> **Required work**: Below is the data. Give it again, complete and exact.

> **Information shown**:
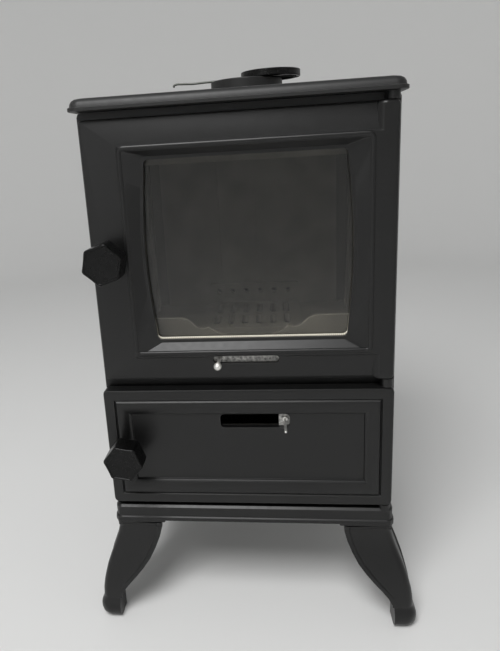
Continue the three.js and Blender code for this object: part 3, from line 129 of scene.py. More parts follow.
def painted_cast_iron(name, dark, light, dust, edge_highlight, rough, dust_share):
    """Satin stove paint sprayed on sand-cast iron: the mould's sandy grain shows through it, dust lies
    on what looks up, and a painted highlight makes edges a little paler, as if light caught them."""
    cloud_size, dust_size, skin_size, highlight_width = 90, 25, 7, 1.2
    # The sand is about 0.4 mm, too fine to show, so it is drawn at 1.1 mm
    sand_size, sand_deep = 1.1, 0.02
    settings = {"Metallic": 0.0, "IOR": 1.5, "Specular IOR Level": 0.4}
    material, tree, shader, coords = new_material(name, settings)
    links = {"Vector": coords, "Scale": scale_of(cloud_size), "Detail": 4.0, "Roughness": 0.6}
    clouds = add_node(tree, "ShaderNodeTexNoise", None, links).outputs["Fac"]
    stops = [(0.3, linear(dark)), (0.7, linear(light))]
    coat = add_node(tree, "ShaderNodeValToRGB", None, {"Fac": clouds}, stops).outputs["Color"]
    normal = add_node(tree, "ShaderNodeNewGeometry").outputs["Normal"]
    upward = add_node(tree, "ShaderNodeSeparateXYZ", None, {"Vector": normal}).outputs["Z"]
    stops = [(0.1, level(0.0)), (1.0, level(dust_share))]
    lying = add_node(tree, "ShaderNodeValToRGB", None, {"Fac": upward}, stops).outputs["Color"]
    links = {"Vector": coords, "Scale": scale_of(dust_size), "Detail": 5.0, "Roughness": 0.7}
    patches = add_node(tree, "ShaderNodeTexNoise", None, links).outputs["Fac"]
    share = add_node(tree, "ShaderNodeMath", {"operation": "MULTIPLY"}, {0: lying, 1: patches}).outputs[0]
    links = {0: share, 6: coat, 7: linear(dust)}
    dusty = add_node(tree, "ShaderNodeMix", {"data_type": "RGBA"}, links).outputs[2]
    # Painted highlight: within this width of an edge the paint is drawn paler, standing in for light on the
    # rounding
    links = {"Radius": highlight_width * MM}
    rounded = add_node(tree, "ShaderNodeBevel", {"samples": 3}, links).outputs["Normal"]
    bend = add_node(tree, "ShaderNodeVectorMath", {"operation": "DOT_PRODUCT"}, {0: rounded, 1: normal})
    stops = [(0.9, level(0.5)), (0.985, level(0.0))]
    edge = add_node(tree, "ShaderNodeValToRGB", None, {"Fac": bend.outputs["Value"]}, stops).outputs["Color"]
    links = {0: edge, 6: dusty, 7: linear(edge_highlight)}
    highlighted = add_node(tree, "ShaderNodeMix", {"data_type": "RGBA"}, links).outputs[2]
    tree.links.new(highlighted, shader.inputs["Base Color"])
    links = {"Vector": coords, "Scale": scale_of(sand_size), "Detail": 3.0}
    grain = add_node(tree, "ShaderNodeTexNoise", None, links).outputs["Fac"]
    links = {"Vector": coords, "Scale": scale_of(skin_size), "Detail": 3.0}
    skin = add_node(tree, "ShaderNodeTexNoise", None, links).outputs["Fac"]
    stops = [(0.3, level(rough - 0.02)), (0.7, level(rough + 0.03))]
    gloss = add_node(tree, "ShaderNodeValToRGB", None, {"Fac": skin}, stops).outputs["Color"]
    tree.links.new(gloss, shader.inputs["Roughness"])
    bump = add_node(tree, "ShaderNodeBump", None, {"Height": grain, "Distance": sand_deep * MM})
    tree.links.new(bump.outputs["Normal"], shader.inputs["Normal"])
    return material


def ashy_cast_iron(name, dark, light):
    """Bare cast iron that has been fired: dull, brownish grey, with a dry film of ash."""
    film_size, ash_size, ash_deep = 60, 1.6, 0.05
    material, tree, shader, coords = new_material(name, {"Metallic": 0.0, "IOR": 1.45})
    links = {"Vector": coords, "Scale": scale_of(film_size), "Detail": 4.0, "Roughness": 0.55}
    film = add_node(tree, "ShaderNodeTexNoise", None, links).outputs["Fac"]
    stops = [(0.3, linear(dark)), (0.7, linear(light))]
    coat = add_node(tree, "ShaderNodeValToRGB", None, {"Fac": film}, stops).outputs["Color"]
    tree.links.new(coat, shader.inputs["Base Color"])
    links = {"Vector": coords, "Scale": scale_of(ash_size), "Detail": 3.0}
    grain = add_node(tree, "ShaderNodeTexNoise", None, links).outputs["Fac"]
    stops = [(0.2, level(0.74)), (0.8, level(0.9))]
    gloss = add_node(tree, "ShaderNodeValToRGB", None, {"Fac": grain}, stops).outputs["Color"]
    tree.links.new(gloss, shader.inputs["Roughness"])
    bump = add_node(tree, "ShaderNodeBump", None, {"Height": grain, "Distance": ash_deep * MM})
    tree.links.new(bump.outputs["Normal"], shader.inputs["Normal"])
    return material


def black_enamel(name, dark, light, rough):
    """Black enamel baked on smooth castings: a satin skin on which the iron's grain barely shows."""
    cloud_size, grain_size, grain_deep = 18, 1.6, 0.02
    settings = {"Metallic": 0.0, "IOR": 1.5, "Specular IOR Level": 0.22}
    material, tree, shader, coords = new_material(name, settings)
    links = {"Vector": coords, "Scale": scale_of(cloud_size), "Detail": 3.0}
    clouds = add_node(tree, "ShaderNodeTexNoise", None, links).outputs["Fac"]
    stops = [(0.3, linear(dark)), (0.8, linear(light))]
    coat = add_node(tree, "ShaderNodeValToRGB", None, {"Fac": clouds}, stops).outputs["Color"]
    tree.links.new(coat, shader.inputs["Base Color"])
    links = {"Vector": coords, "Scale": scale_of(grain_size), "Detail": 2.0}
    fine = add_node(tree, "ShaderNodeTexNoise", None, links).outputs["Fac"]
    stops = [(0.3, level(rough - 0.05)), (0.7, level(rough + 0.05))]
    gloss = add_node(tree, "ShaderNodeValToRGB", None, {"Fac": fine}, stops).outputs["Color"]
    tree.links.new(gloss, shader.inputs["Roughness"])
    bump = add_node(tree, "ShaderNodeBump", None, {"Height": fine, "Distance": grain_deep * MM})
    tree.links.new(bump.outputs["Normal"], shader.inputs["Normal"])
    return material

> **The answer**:
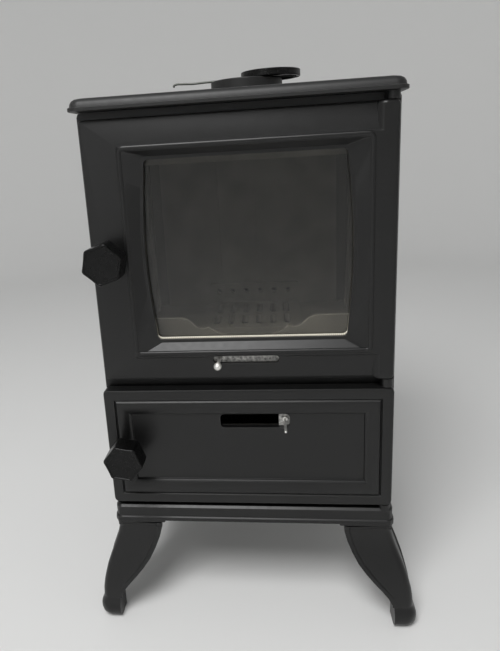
Continue the three.js and Blender code for this object: part 3, from line 129 of scene.py. More parts follow.
def painted_cast_iron(name, dark, light, dust, edge_highlight, rough, dust_share):
    """Satin stove paint sprayed on sand-cast iron: the mould's sandy grain shows through it, dust lies
    on what looks up, and a painted highlight makes edges a little paler, as if light caught them."""
    cloud_size, dust_size, skin_size, highlight_width = 90, 25, 7, 1.2
    # The sand is about 0.4 mm, too fine to show, so it is drawn at 1.1 mm
    sand_size, sand_deep = 1.1, 0.02
    settings = {"Metallic": 0.0, "IOR": 1.5, "Specular IOR Level": 0.4}
    material, tree, shader, coords = new_material(name, settings)
    links = {"Vector": coords, "Scale": scale_of(cloud_size), "Detail": 4.0, "Roughness": 0.6}
    clouds = add_node(tree, "ShaderNodeTexNoise", None, links).outputs["Fac"]
    stops = [(0.3, linear(dark)), (0.7, linear(light))]
    coat = add_node(tree, "ShaderNodeValToRGB", None, {"Fac": clouds}, stops).outputs["Color"]
    normal = add_node(tree, "ShaderNodeNewGeometry").outputs["Normal"]
    upward = add_node(tree, "ShaderNodeSeparateXYZ", None, {"Vector": normal}).outputs["Z"]
    stops = [(0.1, level(0.0)), (1.0, level(dust_share))]
    lying = add_node(tree, "ShaderNodeValToRGB", None, {"Fac": upward}, stops).outputs["Color"]
    links = {"Vector": coords, "Scale": scale_of(dust_size), "Detail": 5.0, "Roughness": 0.7}
    patches = add_node(tree, "ShaderNodeTexNoise", None, links).outputs["Fac"]
    share = add_node(tree, "ShaderNodeMath", {"operation": "MULTIPLY"}, {0: lying, 1: patches}).outputs[0]
    links = {0: share, 6: coat, 7: linear(dust)}
    dusty = add_node(tree, "ShaderNodeMix", {"data_type": "RGBA"}, links).outputs[2]
    # Painted highlight: within this width of an edge the paint is drawn paler, standing in for light on the
    # rounding
    links = {"Radius": highlight_width * MM}
    rounded = add_node(tree, "ShaderNodeBevel", {"samples": 3}, links).outputs["Normal"]
    bend = add_node(tree, "ShaderNodeVectorMath", {"operation": "DOT_PRODUCT"}, {0: rounded, 1: normal})
    stops = [(0.9, level(0.5)), (0.985, level(0.0))]
    edge = add_node(tree, "ShaderNodeValToRGB", None, {"Fac": bend.outputs["Value"]}, stops).outputs["Color"]
    links = {0: edge, 6: dusty, 7: linear(edge_highlight)}
    highlighted = add_node(tree, "ShaderNodeMix", {"data_type": "RGBA"}, links).outputs[2]
    tree.links.new(highlighted, shader.inputs["Base Color"])
    links = {"Vector": coords, "Scale": scale_of(sand_size), "Detail": 3.0}
    grain = add_node(tree, "ShaderNodeTexNoise", None, links).outputs["Fac"]
    links = {"Vector": coords, "Scale": scale_of(skin_size), "Detail": 3.0}
    skin = add_node(tree, "ShaderNodeTexNoise", None, links).outputs["Fac"]
    stops = [(0.3, level(rough - 0.02)), (0.7, level(rough + 0.03))]
    gloss = add_node(tree, "ShaderNodeValToRGB", None, {"Fac": skin}, stops).outputs["Color"]
    tree.links.new(gloss, shader.inputs["Roughness"])
    bump = add_node(tree, "ShaderNodeBump", None, {"Height": grain, "Distance": sand_deep * MM})
    tree.links.new(bump.outputs["Normal"], shader.inputs["Normal"])
    return material


def ashy_cast_iron(name, dark, light):
    """Bare cast iron that has been fired: dull, brownish grey, with a dry film of ash."""
    film_size, ash_size, ash_deep = 60, 1.6, 0.05
    material, tree, shader, coords = new_material(name, {"Metallic": 0.0, "IOR": 1.45})
    links = {"Vector": coords, "Scale": scale_of(film_size), "Detail": 4.0, "Roughness": 0.55}
    film = add_node(tree, "ShaderNodeTexNoise", None, links).outputs["Fac"]
    stops = [(0.3, linear(dark)), (0.7, linear(light))]
    coat = add_node(tree, "ShaderNodeValToRGB", None, {"Fac": film}, stops).outputs["Color"]
    tree.links.new(coat, shader.inputs["Base Color"])
    links = {"Vector": coords, "Scale": scale_of(ash_size), "Detail": 3.0}
    grain = add_node(tree, "ShaderNodeTexNoise", None, links).outputs["Fac"]
    stops = [(0.2, level(0.74)), (0.8, level(0.9))]
    gloss = add_node(tree, "ShaderNodeValToRGB", None, {"Fac": grain}, stops).outputs["Color"]
    tree.links.new(gloss, shader.inputs["Roughness"])
    bump = add_node(tree, "ShaderNodeBump", None, {"Height": grain, "Distance": ash_deep * MM})
    tree.links.new(bump.outputs["Normal"], shader.inputs["Normal"])
    return material


def black_enamel(name, dark, light, rough):
    """Black enamel baked on smooth castings: a satin skin on which the iron's grain barely shows."""
    cloud_size, grain_size, grain_deep = 18, 1.6, 0.02
    settings = {"Metallic": 0.0, "IOR": 1.5, "Specular IOR Level": 0.22}
    material, tree, shader, coords = new_material(name, settings)
    links = {"Vector": coords, "Scale": scale_of(cloud_size), "Detail": 3.0}
    clouds = add_node(tree, "ShaderNodeTexNoise", None, links).outputs["Fac"]
    stops = [(0.3, linear(dark)), (0.8, linear(light))]
    coat = add_node(tree, "ShaderNodeValToRGB", None, {"Fac": clouds}, stops).outputs["Color"]
    tree.links.new(coat, shader.inputs["Base Color"])
    links = {"Vector": coords, "Scale": scale_of(grain_size), "Detail": 2.0}
    fine = add_node(tree, "ShaderNodeTexNoise", None, links).outputs["Fac"]
    stops = [(0.3, level(rough - 0.05)), (0.7, level(rough + 0.05))]
    gloss = add_node(tree, "ShaderNodeValToRGB", None, {"Fac": fine}, stops).outputs["Color"]
    tree.links.new(gloss, shader.inputs["Roughness"])
    bump = add_node(tree, "ShaderNodeBump", None, {"Height": fine, "Distance": grain_deep * MM})
    tree.links.new(bump.outputs["Normal"], shader.inputs["Normal"])
    return material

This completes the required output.